The curing procedure was dismissed at first as a hoax. How could one live? However without scorcher writers to label scientists with boffiny put-downs, it wasn't long before the possibility became a real one. Weeks after the first tentative mentions, I knew I had to go through with it or drive off Beachy Head.
I sat in a stuffed leather office with a remarkably calm, white-coated man. He was reassuring and reclining and oily and obsequious and I longed to be him. He showed me his scar.
"All that fear gone" He treacled. "We can take it all away and you'll be normal again. Remember what it felt like to sleep? To eat? To walk in the rain? To walk in the street?"
"I don't remember." I spittered.
"Yes you do." He smarmed. "And you want to have it all back."
I knew from the way he was talking that I was going to have to sign over a massive amount of money. The thought horrified me, but every thought horrified me.
"One question." I twitched. "Who performed this operation initially? I mean, how did anyone stop having Hysterics long enough to perform it?"
"There is an answer, but trust me," He oozed "And I swear that when you wake up, you really won't give a shit".
I almost went in to a blind seizure over hearing the doctor use such vulgarities, but I swished a jagged signature on to his form and I tore a cheque from the book, giving him pretty much every pound sign I had ever sweated for.

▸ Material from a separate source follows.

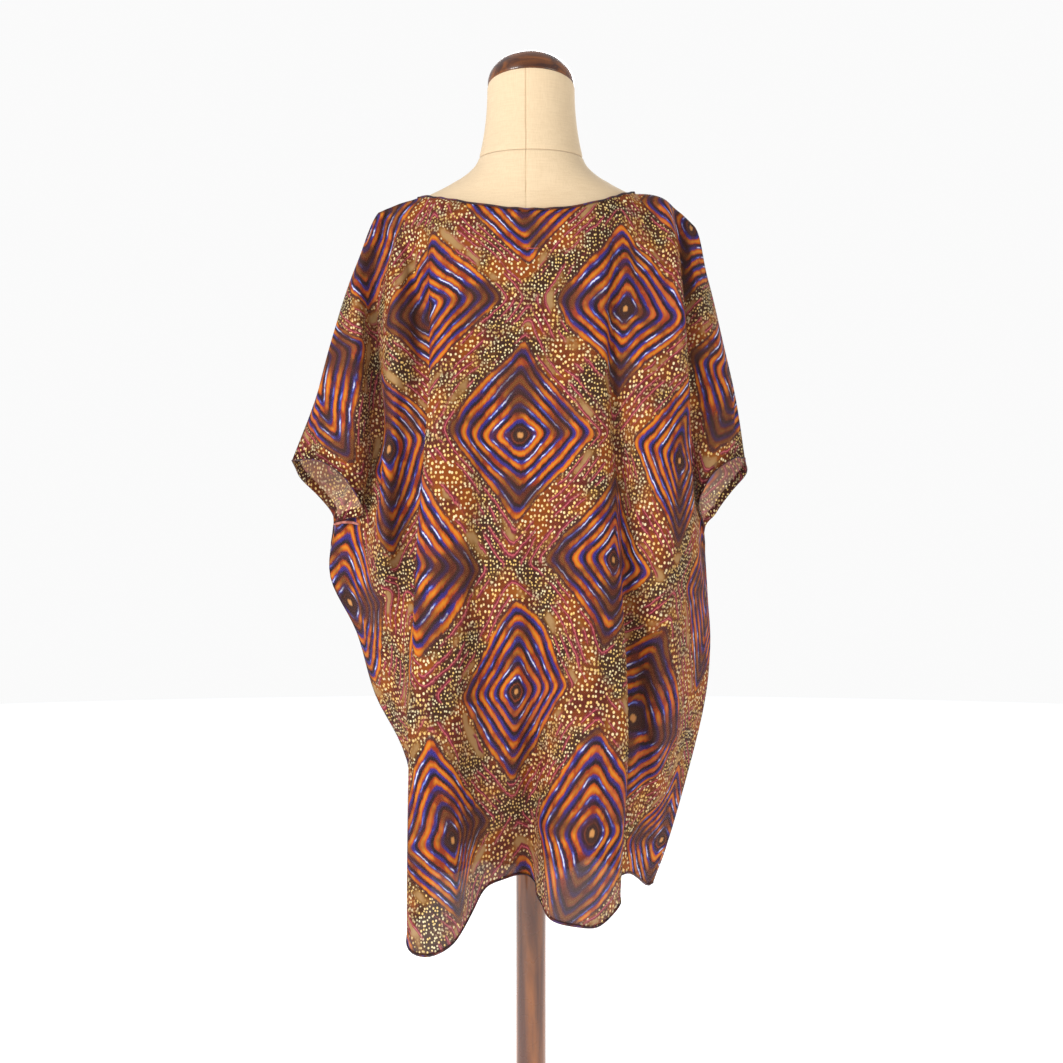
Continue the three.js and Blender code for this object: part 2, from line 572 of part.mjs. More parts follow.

There are an awful lot of romantic connotations attached to the word "heart". It is used as a pseudonym for love, for a deep commitment, for the embodiment of the being, when in actual fact, all it is, is a muscle. It's wet, red pump that assists the living process and so it's really not all it's cracked up to be to own one. The cardiectomy was not a hoax. It was a delightful reality.

As soon as I had signed, I felt a sting in my arm and I knew that someone had administered an anaesthetic. My mind was shrieking and I started to fight, but hot, soapy unconsciousness swept me in to a cushioned cuddle and from then on, I forgot what it was to feel afraid. I woke up to a world without sirens, without a pulse and without danger.